Entries with model source code:
#####
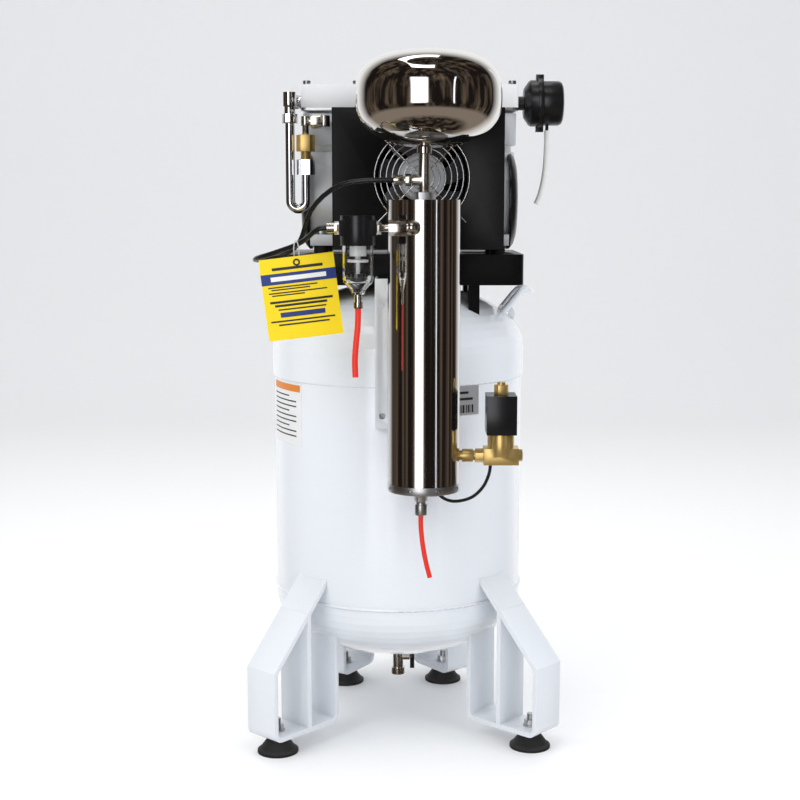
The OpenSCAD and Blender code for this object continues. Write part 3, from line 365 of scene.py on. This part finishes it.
def free_hose(node, route, diameter, material, steps=4):
    run = smooth_run(route, steps)
    obj = line_piece(node + "_line", run, diameter, material, replaces=(node,))
    return obj


def turned(shape, profile, origin, direction, segments=64):
    """Adds a turned form to a bmesh: profile points are (distance from axis, height)."""
    turn = Vector((0, 0, 1)).rotation_difference(Vector(direction)).to_matrix().to_4x4()
    move = Matrix.Translation(at(*origin)) @ turn
    rings = []
    for radius, height in profile:
        ring = []
        if radius < 1e-6:
            ring = [shape.verts.new(move @ Vector((0, 0, height / 1000)))] * segments
        else:
            for k in range(segments):
                a = 2 * pi * k / segments
                ring.append(shape.verts.new(move @ Vector(
                    (radius * cos(a) / 1000, radius * sin(a) / 1000, height / 1000))))
        rings.append(ring)
    for low, high in zip(rings, rings[1:]):
        for k in range(segments):
            j = (k + 1) % segments
            corners = []
            for v in (low[k], low[j], high[j], high[k]):
                if v not in corners:
                    corners.append(v)
            if len(corners) > 2:
                shape.faces.new(corners)


def screw_head(shape, centre, direction, radius=4.0, height=2.5):
    """Adds a domed screw head with a recess."""
    turned(shape, [(radius, 0), (radius, height * 0.45), (radius * 0.8, height * 0.85),
                   (radius * 0.45, height), (radius * 0.4, height * 0.5), (0, height * 0.5)],
           centre, direction, 20)


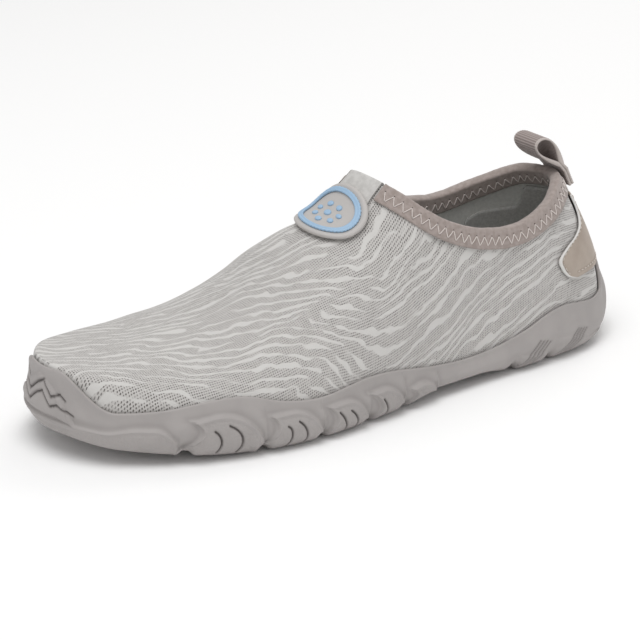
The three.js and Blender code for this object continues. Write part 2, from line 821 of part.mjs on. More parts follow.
function badgeDisc(innerShare, outerShare, base, top) {
  const spokes = 24;
  const onRidge = { turn: turnAt((throatAt + badgeSetback) / lastLength), sweep: quarter - 1e-6 };
  const centre = walk(onRidge, new THREE.Vector3(0, 1, 0), badgeAside);
  const place = (angle, share) => {
    const direction = new THREE.Vector3(cos(angle), sin(angle), 0);
    return walk(centre, direction, max(badgeRadius(angle) * share, 1e-3));
  };
  const at = (angle, share, offset) => {
    const spot = place(angle, share);
    return offsetPoint(spot.turn, spot.sweep, offset);
  };
  const shares = innerShare > 0 ? [innerShare, outerShare] : [0.35, 0.7, outerShare];
  const ringsOf = (offset) => {
    const rings = [];
    for (let i = 0; i <= spokes; i += 1) {
      const angle = ((i % spokes) / spokes) * 2 * PI;
      rings.push(shares.map((share) => at(angle, share, offset)));
    }
    return rings;
  };
  const upper = ringsOf(top);
  const lower = ringsOf(base);
  const faces = [];
  gridFaces(upper, faces, false);
  gridFaces(lower, faces, true);
  const end = shares.length - 1;
  for (let i = 0; i < spokes; i += 1) {
    faces.push([upper[i][end], upper[i + 1][end], lower[i + 1][end]], [upper[i][end], lower[i + 1][end], lower[i][end]]);
    if (innerShare > 0) {
      faces.push([upper[i][0], lower[i + 1][0], upper[i + 1][0]], [upper[i][0], lower[i][0], lower[i + 1][0]]);
    } else {
      faces.push([upper[i][0], offsetPoint(centre.turn, centre.sweep, top), upper[i + 1][0]]);
      faces.push([lower[i + 1][0], offsetPoint(centre.turn, centre.sweep, base), lower[i][0]]);
    }
  }
  return geometryOf(faces);
}

const badgeBase = clearance + foldGap + bindingThickness * 0.8;

function badgeSolid() {
  return badgeDisc(0, 1, badgeBase, badgeBase + badgeThickness);
}

function badgeRimSolid() {
  const rimOuter = 0.84;
  const rimInner = rimOuter - (2 * badgeRimWidth) / badgeWidth;
  const base = badgeBase + badgeThickness + clearance;
  return badgeDisc(rimInner, rimOuter, base, base + badgeRimHeight);
}

// A teardrop outline standing on its point
function teardrop(halfBreadth, height, foot) {
  const points = [];
  const turns = 20;
  for (let i = 0; i < turns; i += 1) {
    const angle = (2 * PI * i) / turns;
    const breadth = halfBreadth * sin(angle) * abs(sin(angle / 2)) ** 1.3;
    const rise = foot + (height * (1 - cos(angle))) / 2;
    points.push(new THREE.Vector2(loopNod * rise - breadth * 1.12, rise));
  }
  return points;
}

// The pull loop: a tape folded into a teardrop, its stem against the back of the binding
function pullLoopSolid() {
  const { sweep } = collarEdge(1);
  const { climb } = surfaceFrame(0, sweep);
  const back = offsetPoint(0, sweep, loopGap + foldGap + bindingThickness);
  const outer = teardrop(loopDepth / 2, loopHeight, 0);
  const innerHeight = loopHeight - loopTapeThickness - loopPinch;
  const inner = teardrop(loopDepth / 2 - loopTapeThickness, innerHeight, loopPinch);
  const shape = new THREE.Shape([
    new THREE.Vector2(loopTapeThickness, -loopStem),
    new THREE.Vector2(-loopTapeThickness, -loopStem),
    ...outer.slice(2, -1).map((point, i) => (i === 0 ? point.setX(-loopTapeThickness) : point)),
  ]);
  shape.holes.push(new THREE.Path(inner.slice(1).reverse()));
  const geometry = new THREE.ExtrudeGeometry(shape, { depth: loopTapeWidth, bevelEnabled: false });
  geometry.deleteAttribute('normal');
  geometry.deleteAttribute('uv');
  geometry.rotateX(quarter);
  geometry.translate(-loopTapeThickness, loopTapeWidth / 2, 0);
  geometry.rotateY(Math.atan2(climb.x, climb.z));
  geometry.translate(back.x, 0, back.z);
  return fromManifold(solid(mergeVertices(geometry, 1e-4)));
}

function mesh(name, geometry, colour, roughness) {
  const material = new THREE.MeshStandardMaterial({ color: colour, roughness, metalness: 0 });
  const made = new THREE.Mesh(facingOut(geometry), material);
  made.name = name;
  return made;
}

const shoe = new THREE.Group();
shoe.add(
  mesh('sole', soleSolid(), colours.rubber, 0.6),
  mesh('upper', upperSolid(), colours.knit, 0.95),
  mesh('insole', insoleSolid(), colours.insole, 0.95),
  mesh('collar_binding', bindingSolid(), colours.binding, 0.9),
  mesh('throat_insert', throatInsertSolid(), colours.insert, 0.9),
  mesh('heel_patch', heelPatchSolid(), colours.patch, 0.55),
  mesh('badge', badgeSolid(), colours.badge, 0.5),
  mesh('badge_rim', badgeRimSolid(), colours.badgeRim, 0.5),
  mesh('pull_loop', pullLoopSolid(), colours.tape, 0.9),
);

// The origin is under the middle of the whole shoe, on the ground
const bounds = new THREE.Box3().setFromObject(shoe);
const middle = bounds.getCenter(new THREE.Vector3());
shoe.position.set(-middle.x, -middle.y, -bounds.min.z);

export default shoe;
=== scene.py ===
import math

import bmesh
import bpy
import numpy as np
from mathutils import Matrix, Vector


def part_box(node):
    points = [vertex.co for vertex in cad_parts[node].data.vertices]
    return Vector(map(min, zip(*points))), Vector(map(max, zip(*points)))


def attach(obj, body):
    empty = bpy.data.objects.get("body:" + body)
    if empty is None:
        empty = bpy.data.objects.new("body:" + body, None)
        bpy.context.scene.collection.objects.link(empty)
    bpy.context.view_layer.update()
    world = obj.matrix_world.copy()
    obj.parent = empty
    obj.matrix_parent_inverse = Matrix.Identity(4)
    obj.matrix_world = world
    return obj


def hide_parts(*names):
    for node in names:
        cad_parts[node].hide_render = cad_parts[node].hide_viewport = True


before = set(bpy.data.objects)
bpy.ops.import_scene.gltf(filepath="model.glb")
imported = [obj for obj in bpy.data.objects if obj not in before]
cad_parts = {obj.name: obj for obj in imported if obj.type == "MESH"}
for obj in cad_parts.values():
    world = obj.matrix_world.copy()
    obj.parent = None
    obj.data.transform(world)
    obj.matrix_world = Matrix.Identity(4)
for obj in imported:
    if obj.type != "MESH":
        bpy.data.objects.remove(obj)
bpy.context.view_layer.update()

mm = 0.001
quarter = math.pi / 2
tiny = 1e-4

# The shoe is worked out in millimetres: x from the heel to the toe, y to the outer side, z up.
# A place on it is (turn, sweep). turn runs round the foot from the heel, 0, to the toe, 1 on the outer side
# and -1 on the inner side. sweep climbs from the sole's floor, 0, to the top ridge, a quarter turn.
# the last

last = {
    "length": 266, "ballWidth": 97,
    "throatAt": 118, "throatHeight": 87.5, "coneRise": 7, "toeHeight": 36.2,
    "heelHeight": 72.5, "sideHeight": 62, "toeInset": 6, "heelInset": 37.5,
    "heelBulge": 3.4, "bulgeEnd": 0.15, "bulgeTop": 0.95, "bulgeSkew": 0.65,
    "outlineAt": (0, 0.03, 0.08, 0.16, 0.26, 0.38, 0.5, 0.6, 0.67, 0.76, 0.84, 0.91, 0.96, 1),
    "outlineOuter": (0, 0.2, 0.285, 0.33, 0.345, 0.375, 0.43, 0.475, 0.485, 0.46, 0.4, 0.3, 0.19, -0.08),
    "outlineInner": (0, 0.2, 0.285, 0.32, 0.305, 0.295, 0.36, 0.45, 0.5, 0.515, 0.49, 0.42, 0.33, 0.08),
    "ridgeWay": (0, 0.1, 0.2, 0.27, 0.34, 0.405, 0.515, 0.66, 0.82, 1),
    "ridgeRise": (1, 0.74, 0.63, 0.515, 0.375, 0.26, 0.13, 0.03, 0.005, 0),
    "sectionAt": (0, 0.06, 0.2, 0.42, 0.6, 0.75, 0.9, 1),
    "fullness": (-0.26, -0.14, 0.04, 0.02, 0.1, 0.2, 0.45, 0.8),
    "lean": (0, 0, 0, 0.02, 0.06, 0.1, 0.15, 0.18),
    "collarWay": (0, 0.12, 0.3, 0.46, 0.56),
    "collarRise": (1, 0.93, 0.42, 0.05, 0),
    "collarFrontWay": (0.56, 0.7, 0.85, 1),
    "collarFrontRise": (0, 0.13, 0.44, 1),
}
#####
● **Aim of the task**:
Output nothing except the lines from the line with "on the ground" through the line with "before = set(bpy.data.objects)", copied exactly, end lines included.

● **Written response**:
// The origin is under the middle of the whole shoe, on the ground
const bounds = new THREE.Box3().setFromObject(shoe);
const middle = bounds.getCenter(new THREE.Vector3());
shoe.position.set(-middle.x, -middle.y, -bounds.min.z);

export default shoe;
=== scene.py ===
import math

import bmesh
import bpy
import numpy as np
from mathutils import Matrix, Vector


def part_box(node):
    points = [vertex.co for vertex in cad_parts[node].data.vertices]
    return Vector(map(min, zip(*points))), Vector(map(max, zip(*points)))


def attach(obj, body):
    empty = bpy.data.objects.get("body:" + body)
    if empty is None:
        empty = bpy.data.objects.new("body:" + body, None)
        bpy.context.scene.collection.objects.link(empty)
    bpy.context.view_layer.update()
    world = obj.matrix_world.copy()
    obj.parent = empty
    obj.matrix_parent_inverse = Matrix.Identity(4)
    obj.matrix_world = world
    return obj


def hide_parts(*names):
    for node in names:
        cad_parts[node].hide_render = cad_parts[node].hide_viewport = True


before = set(bpy.data.objects)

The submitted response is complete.